* **Do this**: Set down each line from the one containing "return sheet" to the one containing "for node in", inclusive, exactly as written and with nothing further.

────────────────

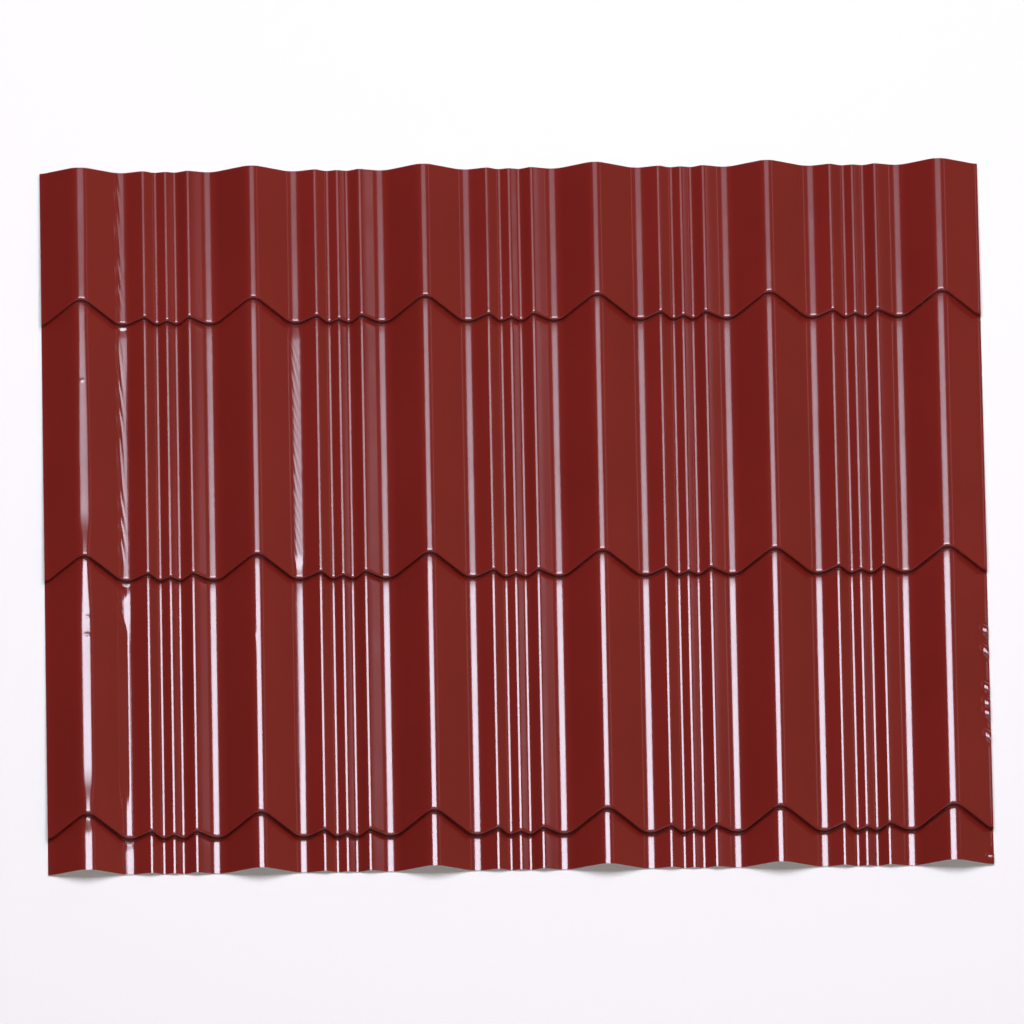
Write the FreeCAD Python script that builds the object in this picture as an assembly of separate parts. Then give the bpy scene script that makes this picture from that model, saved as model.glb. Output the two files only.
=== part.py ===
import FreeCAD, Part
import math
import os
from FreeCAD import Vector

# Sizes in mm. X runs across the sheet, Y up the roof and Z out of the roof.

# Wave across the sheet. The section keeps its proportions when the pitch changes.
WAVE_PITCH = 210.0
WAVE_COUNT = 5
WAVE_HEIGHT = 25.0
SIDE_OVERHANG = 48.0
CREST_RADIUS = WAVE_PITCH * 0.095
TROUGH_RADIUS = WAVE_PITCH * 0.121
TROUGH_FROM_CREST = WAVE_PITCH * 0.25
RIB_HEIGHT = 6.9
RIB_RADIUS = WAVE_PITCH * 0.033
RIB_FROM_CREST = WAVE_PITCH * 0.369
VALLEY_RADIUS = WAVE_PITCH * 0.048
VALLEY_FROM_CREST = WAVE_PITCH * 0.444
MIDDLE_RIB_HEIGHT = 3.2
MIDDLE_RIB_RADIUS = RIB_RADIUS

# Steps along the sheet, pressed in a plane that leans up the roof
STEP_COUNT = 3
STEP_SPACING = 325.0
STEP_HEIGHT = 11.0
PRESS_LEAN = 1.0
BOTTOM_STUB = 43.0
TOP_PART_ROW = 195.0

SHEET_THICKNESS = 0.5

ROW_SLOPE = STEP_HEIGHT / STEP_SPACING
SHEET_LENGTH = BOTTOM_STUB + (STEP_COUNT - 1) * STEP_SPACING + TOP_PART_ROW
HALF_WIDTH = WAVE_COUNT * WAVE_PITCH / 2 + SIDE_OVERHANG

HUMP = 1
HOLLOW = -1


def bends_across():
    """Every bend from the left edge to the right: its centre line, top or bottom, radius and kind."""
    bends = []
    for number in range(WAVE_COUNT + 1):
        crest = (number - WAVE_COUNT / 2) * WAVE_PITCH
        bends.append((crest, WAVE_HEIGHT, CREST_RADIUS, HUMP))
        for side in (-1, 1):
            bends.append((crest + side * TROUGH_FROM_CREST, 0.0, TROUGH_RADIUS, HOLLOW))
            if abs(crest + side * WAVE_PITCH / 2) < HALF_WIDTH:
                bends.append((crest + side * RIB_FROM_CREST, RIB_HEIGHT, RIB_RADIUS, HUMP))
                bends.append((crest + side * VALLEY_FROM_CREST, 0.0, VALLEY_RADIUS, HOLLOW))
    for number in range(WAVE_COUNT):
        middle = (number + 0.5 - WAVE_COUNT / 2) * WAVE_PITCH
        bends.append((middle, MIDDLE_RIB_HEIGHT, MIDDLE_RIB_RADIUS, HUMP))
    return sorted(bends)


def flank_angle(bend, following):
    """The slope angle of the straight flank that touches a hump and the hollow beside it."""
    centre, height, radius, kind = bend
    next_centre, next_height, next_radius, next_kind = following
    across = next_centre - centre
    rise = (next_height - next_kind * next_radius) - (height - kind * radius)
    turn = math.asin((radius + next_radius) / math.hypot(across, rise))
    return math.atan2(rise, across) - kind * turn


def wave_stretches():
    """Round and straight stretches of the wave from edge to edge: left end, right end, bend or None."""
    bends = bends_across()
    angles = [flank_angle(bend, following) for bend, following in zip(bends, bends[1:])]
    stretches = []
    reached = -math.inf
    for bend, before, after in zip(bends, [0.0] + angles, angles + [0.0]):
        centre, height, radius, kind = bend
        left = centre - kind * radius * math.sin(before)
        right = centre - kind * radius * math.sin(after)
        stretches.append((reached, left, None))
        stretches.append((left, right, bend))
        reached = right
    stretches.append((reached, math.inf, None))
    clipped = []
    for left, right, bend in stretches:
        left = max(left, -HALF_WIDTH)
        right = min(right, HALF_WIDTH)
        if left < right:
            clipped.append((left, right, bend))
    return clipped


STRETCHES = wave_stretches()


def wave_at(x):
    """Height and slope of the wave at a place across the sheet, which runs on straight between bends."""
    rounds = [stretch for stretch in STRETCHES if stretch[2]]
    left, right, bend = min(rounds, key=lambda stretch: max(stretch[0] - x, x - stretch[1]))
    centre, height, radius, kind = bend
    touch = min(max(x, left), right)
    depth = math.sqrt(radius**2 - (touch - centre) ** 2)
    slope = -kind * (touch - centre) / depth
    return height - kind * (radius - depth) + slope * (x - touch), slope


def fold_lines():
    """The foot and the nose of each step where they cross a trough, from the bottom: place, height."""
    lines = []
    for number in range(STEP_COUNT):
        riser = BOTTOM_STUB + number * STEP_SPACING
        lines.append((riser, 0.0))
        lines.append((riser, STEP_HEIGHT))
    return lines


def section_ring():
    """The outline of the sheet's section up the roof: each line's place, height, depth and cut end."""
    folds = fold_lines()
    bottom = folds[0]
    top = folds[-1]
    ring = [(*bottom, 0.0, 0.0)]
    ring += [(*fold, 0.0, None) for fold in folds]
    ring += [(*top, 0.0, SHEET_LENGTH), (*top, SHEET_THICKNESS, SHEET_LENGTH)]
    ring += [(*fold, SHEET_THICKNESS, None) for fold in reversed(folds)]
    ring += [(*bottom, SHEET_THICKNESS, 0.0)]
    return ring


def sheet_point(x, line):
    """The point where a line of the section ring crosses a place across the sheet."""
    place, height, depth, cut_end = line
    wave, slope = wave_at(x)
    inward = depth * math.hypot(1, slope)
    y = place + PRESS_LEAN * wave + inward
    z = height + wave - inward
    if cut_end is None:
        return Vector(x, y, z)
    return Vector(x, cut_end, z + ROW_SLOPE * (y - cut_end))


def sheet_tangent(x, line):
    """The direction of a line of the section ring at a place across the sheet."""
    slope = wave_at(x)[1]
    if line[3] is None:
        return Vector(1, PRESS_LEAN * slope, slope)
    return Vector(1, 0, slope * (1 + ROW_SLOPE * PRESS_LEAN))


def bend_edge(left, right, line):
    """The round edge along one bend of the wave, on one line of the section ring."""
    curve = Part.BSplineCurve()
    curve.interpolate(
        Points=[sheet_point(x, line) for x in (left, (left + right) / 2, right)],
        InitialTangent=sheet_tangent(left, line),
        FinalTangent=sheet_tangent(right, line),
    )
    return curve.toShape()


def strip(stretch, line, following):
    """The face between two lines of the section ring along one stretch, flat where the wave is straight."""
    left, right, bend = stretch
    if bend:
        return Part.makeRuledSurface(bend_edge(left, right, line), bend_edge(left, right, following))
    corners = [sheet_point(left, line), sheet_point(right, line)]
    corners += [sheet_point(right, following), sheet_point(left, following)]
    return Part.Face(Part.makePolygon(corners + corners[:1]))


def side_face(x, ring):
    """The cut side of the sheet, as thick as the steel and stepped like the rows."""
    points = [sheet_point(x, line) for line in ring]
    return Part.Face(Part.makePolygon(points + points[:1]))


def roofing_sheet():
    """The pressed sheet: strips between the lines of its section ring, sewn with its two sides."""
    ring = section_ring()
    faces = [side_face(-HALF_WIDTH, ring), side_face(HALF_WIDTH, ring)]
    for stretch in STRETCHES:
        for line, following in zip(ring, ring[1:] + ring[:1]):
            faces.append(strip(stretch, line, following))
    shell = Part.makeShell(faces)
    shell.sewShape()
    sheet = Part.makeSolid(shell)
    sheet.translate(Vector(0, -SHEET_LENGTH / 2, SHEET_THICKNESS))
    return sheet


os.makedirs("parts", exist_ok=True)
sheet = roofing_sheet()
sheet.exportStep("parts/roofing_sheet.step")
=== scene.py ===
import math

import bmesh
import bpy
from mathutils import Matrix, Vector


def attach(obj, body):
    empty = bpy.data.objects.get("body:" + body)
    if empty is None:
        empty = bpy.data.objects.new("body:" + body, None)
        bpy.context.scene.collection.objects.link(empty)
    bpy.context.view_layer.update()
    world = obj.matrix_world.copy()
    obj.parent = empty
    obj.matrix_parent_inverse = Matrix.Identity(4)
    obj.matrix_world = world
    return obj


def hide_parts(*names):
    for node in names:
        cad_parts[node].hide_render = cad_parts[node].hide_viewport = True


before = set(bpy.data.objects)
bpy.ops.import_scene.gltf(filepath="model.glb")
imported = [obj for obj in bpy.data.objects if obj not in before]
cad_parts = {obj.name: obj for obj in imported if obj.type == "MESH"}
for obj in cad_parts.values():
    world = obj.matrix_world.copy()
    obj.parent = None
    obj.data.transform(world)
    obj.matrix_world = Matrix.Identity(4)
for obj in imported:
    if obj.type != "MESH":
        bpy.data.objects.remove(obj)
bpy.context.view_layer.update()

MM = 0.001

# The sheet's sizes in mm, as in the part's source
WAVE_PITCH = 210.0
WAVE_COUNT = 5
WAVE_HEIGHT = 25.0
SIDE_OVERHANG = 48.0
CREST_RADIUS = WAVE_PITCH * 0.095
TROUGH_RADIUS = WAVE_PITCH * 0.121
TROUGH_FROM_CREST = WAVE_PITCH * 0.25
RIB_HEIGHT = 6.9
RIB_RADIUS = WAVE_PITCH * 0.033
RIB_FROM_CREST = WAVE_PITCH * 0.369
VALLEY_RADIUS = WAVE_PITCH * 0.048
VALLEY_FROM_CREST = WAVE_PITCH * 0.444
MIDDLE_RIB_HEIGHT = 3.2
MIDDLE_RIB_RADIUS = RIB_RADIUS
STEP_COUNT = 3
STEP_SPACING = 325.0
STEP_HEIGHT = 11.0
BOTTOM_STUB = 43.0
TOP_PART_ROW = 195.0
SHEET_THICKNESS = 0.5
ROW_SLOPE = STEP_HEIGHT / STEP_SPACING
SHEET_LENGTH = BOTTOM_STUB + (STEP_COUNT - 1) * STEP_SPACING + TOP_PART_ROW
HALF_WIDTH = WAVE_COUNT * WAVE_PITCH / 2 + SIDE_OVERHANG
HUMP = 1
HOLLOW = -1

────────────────

* **Answer to the problem**:
    return sheet


os.makedirs("parts", exist_ok=True)
sheet = roofing_sheet()
sheet.exportStep("parts/roofing_sheet.step")
=== scene.py ===
import math

import bmesh
import bpy
from mathutils import Matrix, Vector


def attach(obj, body):
    empty = bpy.data.objects.get("body:" + body)
    if empty is None:
        empty = bpy.data.objects.new("body:" + body, None)
        bpy.context.scene.collection.objects.link(empty)
    bpy.context.view_layer.update()
    world = obj.matrix_world.copy()
    obj.parent = empty
    obj.matrix_parent_inverse = Matrix.Identity(4)
    obj.matrix_world = world
    return obj


def hide_parts(*names):
    for node in names:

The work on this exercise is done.